Czy istnieje realna istnieje realna groźba użycia wojska w przypadku protestów powyborczych? Wiele osób mnie o to pyta, czy to jest możliwe, bo taka interpretacja obiegła Polskę lotem błyskawicy. I te słowa generała Skrzypczaka bardzo niepokoją. On doskonale zna armię, czuje armię, ma swoje źródła informacji. Trudno mi powiedzieć, co w jakichś głowach - raczej polityków, a nie wojskowych - mogło się zalęgnąć. Powody odejścia (generałów - przyp. red.) są na pewno bardzo poważne. Uważam, że są w Polsce politycy, którym chodzą po głowie siłowe rozwiązania. I tego nie należy nigdy wykluczać - mówił w internetowej części Popołudniowej rozmowy w RMF FM Siemoniak.

Siemoniak odniósł się w ten sposób do słów generała Waldemara Skrzypczaka (były dowódca Wojsk Lądowych - przyp. red.), który powiedział w TOK FM, że "nie chciałbym bardzo, żeby za tymi decyzjami kryła się obawa przed użyciem wojska przeciwko Polakom w przypadku gdyby wybory nie potoczyły się po myśli tych, którzy w tej chwili dzierżą władzę w Polsce. Nie chciałbym, żeby to się wydarzyło. Chciałbym, żeby te dymisje wynikały z faktu, że ci dowódcy już nie widzą dla siebie miejsca w polskiej armii".

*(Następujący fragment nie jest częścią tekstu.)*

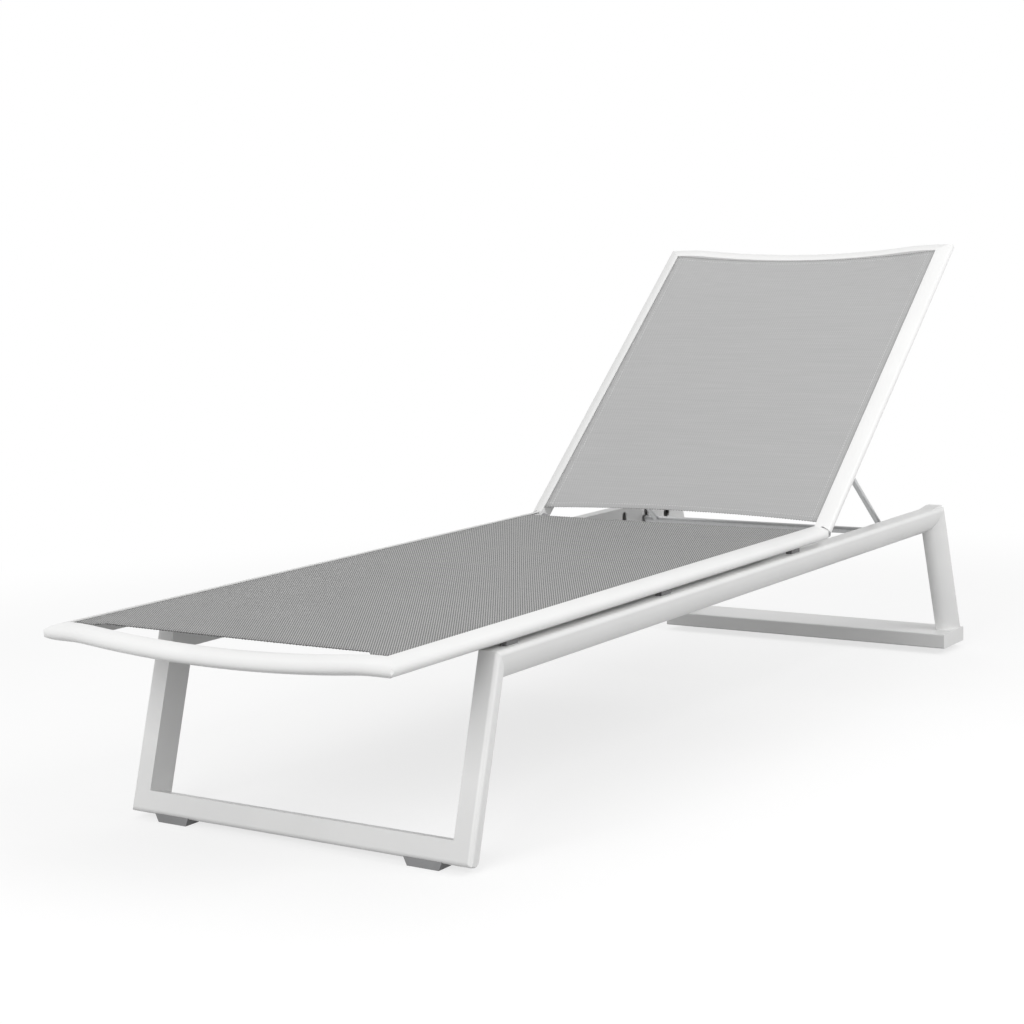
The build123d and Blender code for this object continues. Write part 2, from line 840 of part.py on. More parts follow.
def bail_cap():
    """The rounded plug in the right-hand end of the crossbar."""
    with BuildPart() as cap:
        with BuildSketch(Plane(origin=(bail_tube_end, 0, -bail_length), x_dir=(0, 1, 0), z_dir=(1, 0, 0))):
            Circle(bail_bar_radius)
        extrude(amount=bail_cap_length)
        fillet(cap.edges().sort_by(Axis.X)[-1], bail_cap_edge)
        with BuildSketch(Plane(origin=(bail_tube_end, 0, -bail_length), x_dir=(0, 1, 0), z_dir=(1, 0, 0))):
            Circle(bail_bar_radius - bail_bar_wall)
        extrude(amount=-bail_plug_length)
    return cap.part


def bail_pin():
    """A right-hand shouldered pin that leaves the backrest rail and carries the bail's eye."""
    head_x = eye_inner_x - bail_side_play
    shank = along_x(bail_pin_radius, head_x, rail_x + bail_pin_reach)
    sleeve = along_x(bail_sleeve_radius, eye_outer_x + bail_side_play, rail_x)
    head = along_x(bail_pin_head_radius, head_x - bail_pin_head, head_x)
    with BuildPart() as pin:
        add(shank)
        add(sleeve)
        add(head)
        fillet(pin.edges().sort_by(Axis.X)[0], bail_pin_head / 2)
    return pin.part


# Spacers and bolts between the seat rails and the base rails, drawn with the hinge at the origin

spacer_x = rail_x + spacer_inset + spacer_width / 2
base_top_z = base_height - hinge_z


def spacers():
    """The six blocks that carry the seat rails on the base rails."""
    with BuildPart() as blocks:
        for side in (-1, 1):
            with Locations([(side * spacer_x, y - seat_length, base_top_z) for y in spacer_ys]):
                Box(
                    spacer_width,
                    spacer_length,
                    rail_half_height,
                    align=(Align.CENTER, Align.CENTER, Align.MIN),
                )
        with BuildSketch(Plane.XZ):
            add(rail_outside)
            add(rail_outside.mirror(Plane.YZ))
        extrude(amount=seat_length, mode=Mode.SUBTRACT)
        for side in (-1, 1):
            with Locations([(side * spacer_x, y - seat_length, base_top_z) for y in spacer_ys]):
                Cylinder(frame_bolt_radius + frame_bolt_fit, rail_height, mode=Mode.SUBTRACT)
    return blocks.part


def frame_bolts():
    """The six bolts that pass from the base rails through the spacers into the seat rails."""
    head_top = base_top_z - tube_wall
    length = rail_half_height - hinge_z + base_height
    with BuildPart() as bolts:
        for side in (-1, 1):
            with Locations([(side * spacer_x, y - seat_length, head_top) for y in spacer_ys]):
                Cylinder(
                    frame_bolt_head_radius,
                    frame_bolt_head_height,
                    align=(Align.CENTER, Align.CENTER, Align.MAX),
                )
                Cylinder(
                    frame_bolt_radius,
                    frame_bolt_reach - head_top - rail_half_height,
                    align=(Align.CENTER, Align.CENTER, Align.MIN),
                )
    return bolts.part


def seat_rail():
    """The seat's right-hand rail, with the outer tongue and the holes for the frame bolts."""
    blank = side_rail(seat_length, True)
    with BuildPart() as rail:
        add(blank)
        with Locations([(spacer_x, y - seat_length, -rail_half_height) for y in spacer_ys]):
            Cylinder(frame_bolt_radius + frame_bolt_fit, rail_half_height, mode=Mode.SUBTRACT)
    return rail.part


def back_rail():
    """The backrest's right-hand rail, with the inner tongue and the hole for the bail's pin."""
    blank = side_rail(back_length, False)
    with BuildPart() as rail:
        add(blank)
        with Locations((rail_x, -bail_pivot_y, 0)):
            Cylinder(
                bail_pin_radius + bail_pin_fit,
                2 * bail_pin_reach,
                rotation=(0, 90, 0),
                mode=Mode.SUBTRACT,
            )
    return rail.part


def both_sides(piece):
    """A right-hand fastener together with its left-hand twin."""
    return Part([piece, piece.mirror(Plane.YZ)])


def write_base():
    """Writes the base frame and its pads."""
    front_bar = with_stud_holes(front_bar_blank(True), front_pad_middle)
    rear_bar = with_stud_holes(rear_bar_blank(True), rear_pad_middle)
    write_pair(base_rail(), "base_rail")
    write_pair(move_to_front(front_leg()), "front_leg")
    write_pair(move_to_rear(rear_leg()), "rear_leg")
    write(move_to_front(front_bar), "front_crossbar")
    write(move_to_rear(rear_bar), "rear_crossbar")
    write(move_to_rear(both_sides(rear_bar_cap())), "rear_bar_caps")
    write_pair(move_to_front(foot_pad(front_bar_blank(False), front_pad_middle)), "front_pad")
    write_pair(move_to_rear(foot_pad(rear_bar_blank(False), rear_pad_middle)), "rear_pad")


def write_seat():
    """Writes the seat frame, its sling and what fastens it."""
    write_pair(place_on_seat(seat_rail()), "seat_rail")
    write(place_on_seat(end_bar(seat_length, foot_bar_sag)), "foot_bar")
    write(place_on_seat(spreader(seat_length - front_spreader_y)), "seat_spreader_front")
    write(place_on_seat(spreader(seat_length - rear_spreader_y)), "seat_spreader_rear")
    write(place_on_seat(seat_sling()), "seat_sling")
    write_pair(place_on_seat(spline_cord(seat_sling_near, seat_sling_far)), "seat_spline")
    write(place_on_seat(spacers()), "seat_spacers")
    write(place_on_seat(frame_bolts()), "frame_bolts")
    write(place_on_seat(both_sides(hinge_bolt())), "hinge_bolts")
    ring_x = split_x - hinge_washer / 2
    write(place_on_seat(both_sides(hinge_ring(ring_x, hinge_washer))), "hinge_washers")
    inner_ring = hinge_ring(nut_face_x, hinge_inner_washer)
    write(place_on_seat(both_sides(inner_ring)), "hinge_nut_washers")
    write(place_on_seat(both_sides(hinge_nut())), "hinge_nuts")


def write_back():
    """Writes the backrest frame and its sling."""
    write_pair(place_on_back(back_rail()), "back_rail")
    write(place_on_back(end_bar(back_length, top_bar_sag)), "top_bar")
    write(place_on_back(spreader(lower_spreader_y)), "back_spreader_lower")
    write(place_on_back(spreader(upper_spreader_y)), "back_spreader_upper")
    write(place_on_back(back_sling()), "back_sling")
    write_pair(place_on_back(spline_cord(back_sling_near, back_sling_far)), "back_spline")


def write_bail():
    """Writes the bail and the pins that carry it."""
    write_pair(place_on_bail(bail_leg()), "bail_leg")
    write(place_on_bail(bail_crossbar()), "bail_crossbar")
    write(place_on_bail(both_sides(bail_cap())), "bail_caps")
    write(place_on_bail(both_sides(bail_pin())), "bail_pins")


os.makedirs("parts", exist_ok=True)
write_base()
write_seat()
write_back()
write_bail()
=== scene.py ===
"""A sun lounger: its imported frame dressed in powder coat, with two woven slings and their stitching.

X is the width, +Y points to the head end and +Z points up. Lengths are in metres, angles in
degrees.
"""

from dataclasses import dataclass, field
from enum import Enum
import json
import logging
import math
from typing import Callable

import bpy
from mathutils import Matrix, Vector

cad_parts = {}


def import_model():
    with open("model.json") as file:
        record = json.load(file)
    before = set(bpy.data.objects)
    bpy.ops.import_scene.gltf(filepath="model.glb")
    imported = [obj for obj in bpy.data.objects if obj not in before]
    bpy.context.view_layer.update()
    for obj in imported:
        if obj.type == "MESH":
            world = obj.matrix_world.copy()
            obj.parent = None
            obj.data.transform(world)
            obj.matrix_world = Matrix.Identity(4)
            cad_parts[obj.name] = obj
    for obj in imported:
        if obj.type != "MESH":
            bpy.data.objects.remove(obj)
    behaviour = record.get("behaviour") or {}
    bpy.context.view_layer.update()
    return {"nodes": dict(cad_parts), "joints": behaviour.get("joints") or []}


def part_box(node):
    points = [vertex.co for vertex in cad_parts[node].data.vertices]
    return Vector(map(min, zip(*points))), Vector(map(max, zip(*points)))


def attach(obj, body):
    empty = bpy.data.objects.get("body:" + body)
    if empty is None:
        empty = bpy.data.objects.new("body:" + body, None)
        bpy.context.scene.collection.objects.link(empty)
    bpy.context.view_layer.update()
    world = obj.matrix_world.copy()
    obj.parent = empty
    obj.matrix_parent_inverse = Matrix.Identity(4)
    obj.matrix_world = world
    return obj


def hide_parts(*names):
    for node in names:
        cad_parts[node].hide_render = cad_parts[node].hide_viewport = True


LOG = logging.getLogger("sun_lounger")
Colour = tuple[float, float, float]
Point = tuple[float, float, float]
Socket = bpy.types.NodeSocket
WHITE = (1.0, 1.0, 1.0, 1.0)


class Side(Enum):
    """A side of the lounger, seen from the foot end."""

    LEFT = -1
    RIGHT = 1


class Yarn(Enum):
    """The two cloths, woven of one yarn: the seat's darker tone is partly painted shade and the
    backrest's lighter tone partly painted light.
    """

    SEAT = "seat"
    BACK = "back"


class MixSocket(Enum):
    """The numbers of the colour sockets on Blender's mix node."""

    LOW = 6
    HIGH = 7
    RESULT = 2


# Finishes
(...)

"Nie słyszałem o jakiś sukcesach tej państwowej komisji ds. pedofilii"

Gość RMF FM został zapytany też o inne słowa. Przewodniczący Platformy Obywatelskiej Donald Tusk powiedział, że "postanowiono powołać państwową komisję do spraw przeciwdziałania pedofilii, walki z pedofilią. PiS powołał tę komisję. Wiecie, że ta komisja nie podjęła żadnego działania? Znaczy poza siedzibą, chyba samochodem służbowym, jeśli dobrze pamiętam. [...] Oni do tej pory nie zrobili dokładnie nic".

Zdaniem Siemoniaka, szef PO ma rację. Ja nie słyszałem o jakichś sukcesach tej państwowej komisji. Może nie siedzę tak mocno w tych sprawach, ale mój obraz jest mniej więcej taki, jak Donalda Tuska - stwierdził wiceprzewodniczący Platformy Obywatelskiej. Czy coś się zmieniło? Czy wyjaśniono jakąś sprawę? Czy komisja do czegoś posłużyła? Pamiętam, że podał się do dymisji przewodniczący tej komisji i tyle - dodał Siemoniak.

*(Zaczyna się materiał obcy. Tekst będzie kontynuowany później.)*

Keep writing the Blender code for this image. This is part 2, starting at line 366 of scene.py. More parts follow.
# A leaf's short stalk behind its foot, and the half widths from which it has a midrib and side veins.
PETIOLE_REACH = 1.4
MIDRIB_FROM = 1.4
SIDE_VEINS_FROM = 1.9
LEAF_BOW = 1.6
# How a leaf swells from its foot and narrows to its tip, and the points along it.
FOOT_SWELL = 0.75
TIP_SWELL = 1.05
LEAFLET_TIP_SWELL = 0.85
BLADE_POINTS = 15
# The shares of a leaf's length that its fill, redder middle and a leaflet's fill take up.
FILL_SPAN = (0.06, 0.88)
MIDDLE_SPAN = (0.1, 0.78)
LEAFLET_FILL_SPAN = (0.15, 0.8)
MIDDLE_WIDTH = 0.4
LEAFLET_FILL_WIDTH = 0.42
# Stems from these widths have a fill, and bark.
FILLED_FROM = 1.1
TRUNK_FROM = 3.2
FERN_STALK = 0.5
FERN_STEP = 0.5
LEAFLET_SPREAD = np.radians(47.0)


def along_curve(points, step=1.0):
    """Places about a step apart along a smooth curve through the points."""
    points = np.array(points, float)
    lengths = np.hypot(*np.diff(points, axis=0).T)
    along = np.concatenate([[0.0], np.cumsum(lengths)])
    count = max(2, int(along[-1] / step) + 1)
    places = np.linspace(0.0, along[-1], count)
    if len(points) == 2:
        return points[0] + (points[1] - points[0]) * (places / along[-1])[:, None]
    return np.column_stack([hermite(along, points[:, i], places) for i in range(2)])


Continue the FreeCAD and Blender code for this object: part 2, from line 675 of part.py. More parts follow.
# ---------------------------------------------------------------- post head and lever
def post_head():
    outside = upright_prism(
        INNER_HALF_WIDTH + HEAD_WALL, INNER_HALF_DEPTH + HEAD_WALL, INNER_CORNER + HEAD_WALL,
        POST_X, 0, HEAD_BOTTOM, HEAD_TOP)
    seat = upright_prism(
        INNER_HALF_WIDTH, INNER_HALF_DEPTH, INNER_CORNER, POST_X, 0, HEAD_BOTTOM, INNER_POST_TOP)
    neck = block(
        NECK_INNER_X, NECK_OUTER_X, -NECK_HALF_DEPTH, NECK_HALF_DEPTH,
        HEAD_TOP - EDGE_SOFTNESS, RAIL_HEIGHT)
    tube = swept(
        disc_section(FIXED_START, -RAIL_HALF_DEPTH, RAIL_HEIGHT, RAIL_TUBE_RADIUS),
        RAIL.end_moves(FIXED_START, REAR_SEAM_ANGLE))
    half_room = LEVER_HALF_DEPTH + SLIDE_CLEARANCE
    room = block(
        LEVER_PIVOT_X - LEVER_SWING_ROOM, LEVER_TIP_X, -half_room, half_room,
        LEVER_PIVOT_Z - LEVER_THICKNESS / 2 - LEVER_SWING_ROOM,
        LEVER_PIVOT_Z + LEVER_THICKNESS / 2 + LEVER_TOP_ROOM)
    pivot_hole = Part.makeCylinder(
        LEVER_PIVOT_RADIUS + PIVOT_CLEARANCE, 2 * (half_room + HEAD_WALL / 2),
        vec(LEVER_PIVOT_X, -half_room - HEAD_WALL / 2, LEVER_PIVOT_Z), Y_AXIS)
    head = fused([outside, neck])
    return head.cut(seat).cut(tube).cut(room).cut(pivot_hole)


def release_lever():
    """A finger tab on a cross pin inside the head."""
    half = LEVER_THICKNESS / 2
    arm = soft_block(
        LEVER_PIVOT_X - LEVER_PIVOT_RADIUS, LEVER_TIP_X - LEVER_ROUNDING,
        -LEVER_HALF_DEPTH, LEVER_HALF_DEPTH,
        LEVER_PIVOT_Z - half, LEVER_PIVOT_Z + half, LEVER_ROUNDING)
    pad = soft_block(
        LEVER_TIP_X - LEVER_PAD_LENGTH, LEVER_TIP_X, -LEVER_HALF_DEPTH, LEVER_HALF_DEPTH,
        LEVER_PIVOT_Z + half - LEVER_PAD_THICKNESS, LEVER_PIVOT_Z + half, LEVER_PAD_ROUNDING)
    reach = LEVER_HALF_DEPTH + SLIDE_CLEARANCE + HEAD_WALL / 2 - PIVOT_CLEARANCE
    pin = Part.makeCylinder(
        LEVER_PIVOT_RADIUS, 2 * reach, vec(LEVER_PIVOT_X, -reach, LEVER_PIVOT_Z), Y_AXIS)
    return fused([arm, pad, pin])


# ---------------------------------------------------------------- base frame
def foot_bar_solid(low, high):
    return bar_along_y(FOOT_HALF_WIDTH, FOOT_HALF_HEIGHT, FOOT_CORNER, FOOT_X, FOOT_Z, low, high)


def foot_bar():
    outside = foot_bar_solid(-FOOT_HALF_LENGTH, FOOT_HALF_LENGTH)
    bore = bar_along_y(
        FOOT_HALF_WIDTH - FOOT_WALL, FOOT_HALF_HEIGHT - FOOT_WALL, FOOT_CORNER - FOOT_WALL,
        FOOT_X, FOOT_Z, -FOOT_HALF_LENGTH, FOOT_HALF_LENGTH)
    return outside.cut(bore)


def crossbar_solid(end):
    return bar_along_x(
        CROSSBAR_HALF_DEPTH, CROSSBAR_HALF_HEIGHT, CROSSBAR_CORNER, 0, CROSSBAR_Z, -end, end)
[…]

"To nie jest żadna polityka, to jest kryminał"

Tomasz Terlikowski zapytał swojego gościa również o najnowszy spot wyborczy, w którym lektor mówi: "Ujawniamy tajny raport Polskiej Straży Granicznej. Tylko w tym roku nielegalnie wdarło się do Polski ponad 30 tysięcy migrantów ze Wschodu. Płot na granicy z Białorusią jest kompletnie nieszczelny. Można go przeciąć zwykłym, ręcznym brzeszczotem, bo pręty są puste w środku. Dziur w płocie jest już co najmniej 1000. Rzeka migrantów wdziera się do Polski i zalewa Europę. Dlatego wróciły kontrole na granicy z Niemcami i Słowacją. Postawimy szczelną zaporę na granicy z Białorusią. Stop mafii przemytników PiS". 

Czym się różni polityka PO wobec uchodźców od polityki Prawa i Sprawiedliwości? My mówimy o aferze wizowej, że na straganach w Afryce sprzedawano polskie wizy i ktoś na tym zarabiał. Wokół wiceministra spraw zagranicznych powstał jakiś dziwny krąg ludzi, którzy wpływali na wydawanie wiz. To nie jest żadna polityka, to jest kryminał. Przecież tam są ludzie z zarzutami, są ludzie w aresztach zdaje się - tłumaczył Siemoniak. 

Dodał, że pomiędzy Koalicją Obywatelską a Prawem i Sprawiedliwością jest zasadnicza różnica. Jeśli chodzi o PiS, to oni odpowiadają za aferę wizową, za ten proceder, który pozbawił kontroli polskie władze i też władze Unii Europejskiej nad tym, kto przyjeżdża do UE. PiS po prostu wpadł we własną pułapkę straszenia uchodźcami, migrantami a okazało się, że pod bokiem PiS dzieją się takie rzeczy - dodał wiceszef Platformy Obywatelskiej.